Tough Banana Pi: a Raspberry Pi for colour-blind diehards

Wi-Fi? Check. SATA 2 port? Check. Screen - Ow, my eyes!

Review The Raspberry PI Model B+ is the hot new SBC (Single Board Computer) of the moment. The cheap price, low power usage, good support and ease of use make it a very good buy for DIY nerd projects and media front ends.

One common complaint is lack of RAM and CPU. Now, however, there are choices for Power users – the Banana PI from Le Maker, backed by the PRC's Shenzhen University.

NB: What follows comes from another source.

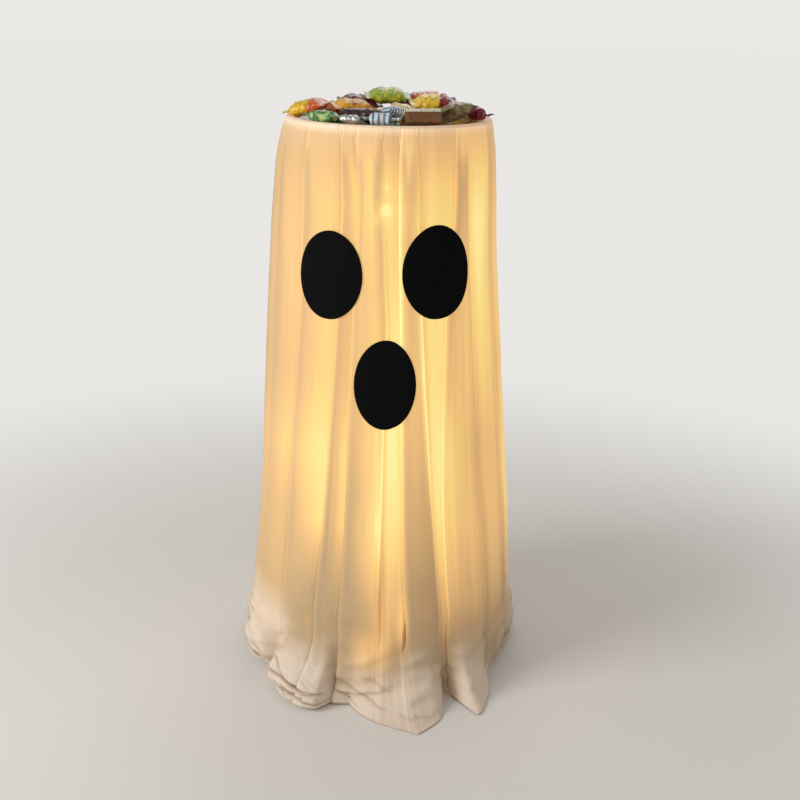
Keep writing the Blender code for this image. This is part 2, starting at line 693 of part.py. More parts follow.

In terms of raw specifications, the Banana Pi blows the Raspberry Pi out of the water. This hot banana is one cool computer. The Banana Pi specs include:

  • Dual 1GHz ARM Cortex CPU
  • 1GB SDRAM
  • 10/100/1000 Ethernet (Realtek)
  • Wi-Fi B/G/N
  • SATA 2 Port
  • IR receiver

It has all the usual SD card slot and 2 USB slots, audio and such. Banana Pi also has more RAM and CPU (pretty much double the specs of the Raspberry Pi Model B+), but there are some other tasty treats that potentially make it really appealing to power users.

The Banana Pi has inbuilt Wi-Fi - although only in the Pro version - and a SATA 2 port so you can connect a hard disk to it (power for a hard drive is provided on the board), massively expanding the possibilities. No more being limited to USB attached mass storage. Gigabit Ethernet is also a very welcome edition.

These additional ports are exactly what the Raspberry Pi has been missing, opening up a whole new range of applications and uses. Me? I am going to use it as a time machine backup alternative. Whilst discussing the hardware, note that unfortunately none of the Raspberry Pi boards, such as the camera board, will work with the Banana Pi. The manufacturers have stated they are bringing one out. As to when, no one knows.

Banana Pi, photo: Stuard Burns

Banana Pi packs what Raspberry Pi is missing

Just like the original Pi, it has a whole range of distributions to choose from, including a build of Android, without the Google licensed parts.

The setup process is not the easiest. Although to a seasoned IT pro it was quite easy, it is also very clear where corners have been cut. A good example being that even the official software distribution for the platform comes via Google Drive, Drop box and other such file hosting sites, and on what appears to be free accounts. These don’t instil confidence. I felt like I was downloading some dodgy bit of software, not a legitimate operating system.